Participant:
I have a question about the moon metaphor, but I’ll try to phrase it without it. The experience of “I am” seems to have both objective and non-objective qualities. It appears both as an object and not an object. For example, in the metaphor of a painting, the “I am” is both an object, like an image on the painting, and not an object, like the white paper on which the image appears.
The reason I’m asking is that I experience this “I am” as being aware of itself, even while having other experiences. It feels as though this awareness is registered by the mind. However, if it’s a pure consciousness experience, it shouldn’t have any objective qualities, meaning the mind shouldn’t have access to it. But somehow, it feels like the mind does have access, and this is confusing.
What Is the Mind?
Rupert:
Remember, the mind isn’t something separate from consciousness. The mind is just a limitation of consciousness. All there is to the mind is consciousness itself.
The finite mind doesn’t have access to the nature of infinite consciousness because everything the mind knows is filtered through its limitations. The finite mind cannot grasp infinite consciousness because it only knows finite things. But the knowing through which the mind understands its finite knowledge is infinite consciousness.
So, there’s no separate finite mind as such—it’s just an apparent limitation of infinite consciousness. That’s why the finite mind seems to think that the knowledge of “I am” resides within itself.
You mentioned the knowledge of “I am” having both objective and non-objective qualities. That’s not true. Think of the painting again.
Is Consciousness in the Mind?
If you look at Turner’s watercolor of a full moon at midnight in a landscape, the moon seems to be limited. But when you examine what limits the moon, you realize it’s not the moon itself, but the trees and clouds that surround it. The limits don’t belong to the moon; they belong to the surrounding elements.
In the same way, if your mind—which is just an apparent limitation of the one infinite consciousness—experiences “I am,” it thinks this experience occurs within itself. But actually, this is a gap in the finite mind, a part of it that is not colored by thoughts or perceptions. It’s the part of the finite mind that remains untouched by perceptions and conceptions.
In other words, it’s infinite consciousness shining through, uncolored by thoughts and perceptions. It seems to occur within the finite mind, but it’s not truly in the finite mind.
Does the Mind Reflect Consciousness?
Participant:
Could you say that the mind reflects infinite consciousness?
Rupert:
No, that would imply a lesser understanding. In the past, I’ve used an analogy where the sun represents infinite consciousness and the moon represents the mind. This is a different use of the moon metaphor than in the Turner painting.

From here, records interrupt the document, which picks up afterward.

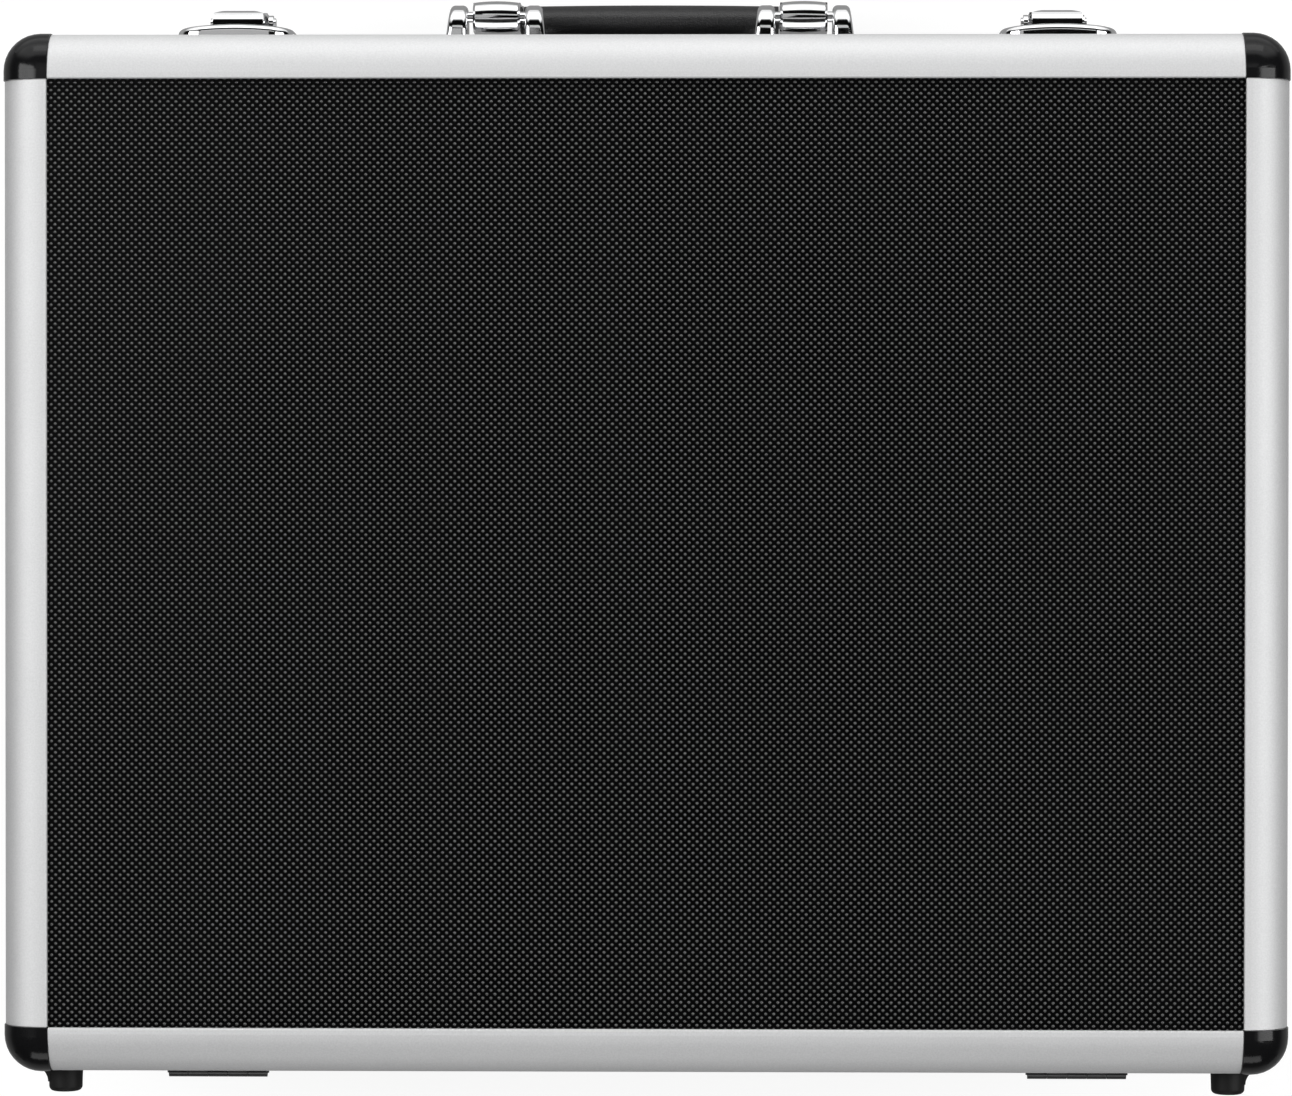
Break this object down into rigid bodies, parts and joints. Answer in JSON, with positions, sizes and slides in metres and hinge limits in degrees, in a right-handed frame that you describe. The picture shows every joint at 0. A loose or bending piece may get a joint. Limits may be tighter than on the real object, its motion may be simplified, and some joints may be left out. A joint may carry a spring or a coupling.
{
  "type": "microphone case",
  "caption": "Hard carrying case with aluminium edges, ball corners, a hinged lid, draw latches, a folding handle and a pocketed foam insert for a studio microphone set.",
  "frame": {"origin": "centre of the whole object's bounding box in X and Y, on the plane the case lies on", "axes": "+X along the width, +Y out of the handle side, +Z from the underside up to the lid; the case lies on its back, closed, with the handle hanging"},
  "size_m": [0.4556, 0.3986, 0.162],
  "materials": {
    "board_skin": "satin",
    "rail_aluminium": "satin",
    "corner_plastic": "gloss",
    "foam": "matte",
    "foot_rubber": "matte",
    "hinge_steel": "satin",
    "grip_plastic": "matte",
    "plain_steel": "satin",
    "bright_hardware": "polished"
  },
  "bodies": {
    "base": {"base_corners": "corner_plastic", "base_feet": "foot_rubber", "base_floor_panel": "board_skin", "base_foam_floor": "foam", "base_foam_insert": "foam", "base_foot_screws": "plain_steel", "base_posts": "rail_aluminium", "base_rail_handle_side": "rail_aluminium", "base_rail_hinge_side": "rail_aluminium", "base_rail_left": "rail_aluminium", "base_rail_right": "rail_aluminium", "base_rim": "rail_aluminium", "base_wall_handle_side": "board_skin", "base_wall_hinge_side": "board_skin", "base_wall_left": "board_skin", "base_wall_right": "board_skin", "handle_backing_plates": "plain_steel", "handle_bracket_left": "bright_hardware", "handle_bracket_nuts": "plain_steel", "handle_bracket_right": "bright_hardware", "handle_pins": "bright_hardware", "hinge_base_leaf_left": "hinge_steel", "hinge_base_leaf_right": "hinge_steel", "hinge_base_rivets": "hinge_steel", "hinge_pins": "hinge_steel", "latch_body_left": "bright_hardware", "latch_body_right": "bright_hardware", "latch_body_screws": "plain_steel", "latch_pivot_pins": "bright_hardware"},
    "lid": {"hinge_lid_leaf_left": "hinge_steel", "hinge_lid_leaf_right": "hinge_steel", "hinge_lid_rivets": "hinge_steel", "latch_keeper_left": "bright_hardware", "latch_keeper_right": "bright_hardware", "latch_keeper_washers": "plain_steel", "lid_corners": "corner_plastic", "lid_feet": "foot_rubber", "lid_foam": "foam", "lid_foot_screws": "plain_steel", "lid_posts": "rail_aluminium", "lid_rail_handle_side": "rail_aluminium", "lid_rail_hinge_side": "rail_aluminium", "lid_rail_left": "rail_aluminium", "lid_rail_right": "rail_aluminium", "lid_rim": "rail_aluminium", "lid_top_panel": "board_skin", "lid_wall_handle_side": "board_skin", "lid_wall_hinge_side": "board_skin", "lid_wall_left": "board_skin", "lid_wall_right": "board_skin"},
    "handle": {"handle_core": "plain_steel", "handle_end_left": "bright_hardware", "handle_end_right": "bright_hardware", "handle_grip": "grip_plastic"},
    "latch_lever_left": {"latch_lever_left": "bright_hardware", "latch_link_pin_left": "bright_hardware"},
    "latch_lever_right": {"latch_lever_right": "bright_hardware", "latch_link_pin_right": "bright_hardware"},
    "latch_hook_left": {"latch_hook_left": "bright_hardware"},
    "latch_hook_right": {"latch_hook_right": "bright_hardware"}
  },
  "joints": [
    {"name": "lid_hinge", "type": "hinge", "parent": "base", "child": "lid", "pos_m": [0, -0.19435, 0.112], "axis": [1, 0, 0], "range_deg": [0, 100]},
    {"name": "handle_pivot", "type": "hinge", "parent": "base", "child": "handle", "pos_m": [0, 0.19235, 0.055], "axis": [1, 0, 0], "range_deg": [-12, 192]},
    {"name": "lever_pivot_left", "type": "hinge", "parent": "base", "child": "latch_lever_left", "pos_m": [-0.1473, 0.18525, 0.102], "axis": [1, 0, 0], "range_deg": [0, 95]},
    {"name": "hook_pivot_left", "type": "hinge", "parent": "latch_lever_left", "child": "latch_hook_left", "pos_m": [-0.1473, 0.18335, 0.093], "axis": [1, 0, 0], "range_deg": [-115, 0]},
    {"name": "lever_pivot_right", "type": "hinge", "parent": "base", "child": "latch_lever_right", "pos_m": [0.1473, 0.18525, 0.102], "axis": [1, 0, 0], "range_deg": [0, 95]},
    {"name": "hook_pivot_right", "type": "hinge", "parent": "latch_lever_right", "child": "latch_hook_right", "pos_m": [0.1473, 0.18335, 0.093], "axis": [1, 0, 0], "range_deg": [-115, 0]}
  ],
  "couplings": [
    {"joint": "hook_pivot_left", "follows": "lever_pivot_left", "ratio": -1.2},
    {"joint": "hook_pivot_right", "follows": "lever_pivot_right", "ratio": -1.2}
  ]
}
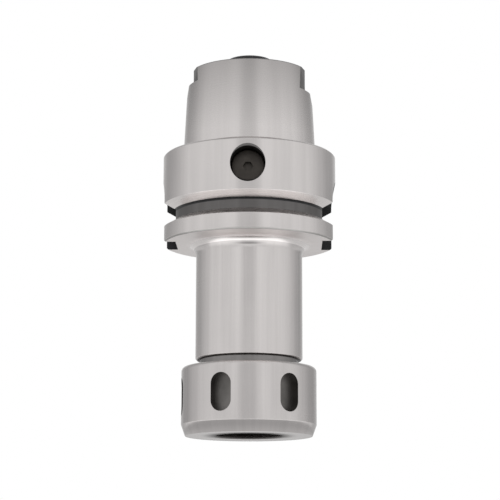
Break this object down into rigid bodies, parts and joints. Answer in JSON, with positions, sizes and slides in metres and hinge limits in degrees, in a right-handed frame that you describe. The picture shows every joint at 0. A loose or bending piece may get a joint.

At night, the moon appears to illuminate the Earth, but the light it shines is borrowed from the sun—there’s no such thing as “moonlight”; it’s actually sunlight reflected by the moon. At a more basic level of understanding, we might say the mind knows through reflected light from infinite consciousness.
However, this metaphor is not ideal, because it suggests that the mind and consciousness are two different things. In truth, the mind doesn’t have its own separate light. All there is to the finite mind is an apparent limitation of infinite consciousness.
It’s not that the mind reflects some independent light from consciousness. The mind is just a small subset of infinite consciousness. The knowing within the finite mind is infinite consciousness, though much of it is colored by thoughts and perceptions, making it seem finite. But there is a small part of the finite mind that remains uncolored by these thoughts and perceptions. That is infinite consciousness shining within the finite mind—that’s the knowledge of “I am.”
Take the white paper analogy again. Imagine the finite mind as a small circle drawn on the white paper. Now, instead of outlining the circle, we shade it in with a light gray. This gray circle represents the finite mind. However, there is a small spot in the middle of the circle that remains uncolored—it’s still white.
That uncolored spot is the knowledge of “I am,” which seems to be within the mind, but it is actually infinite consciousness shining through.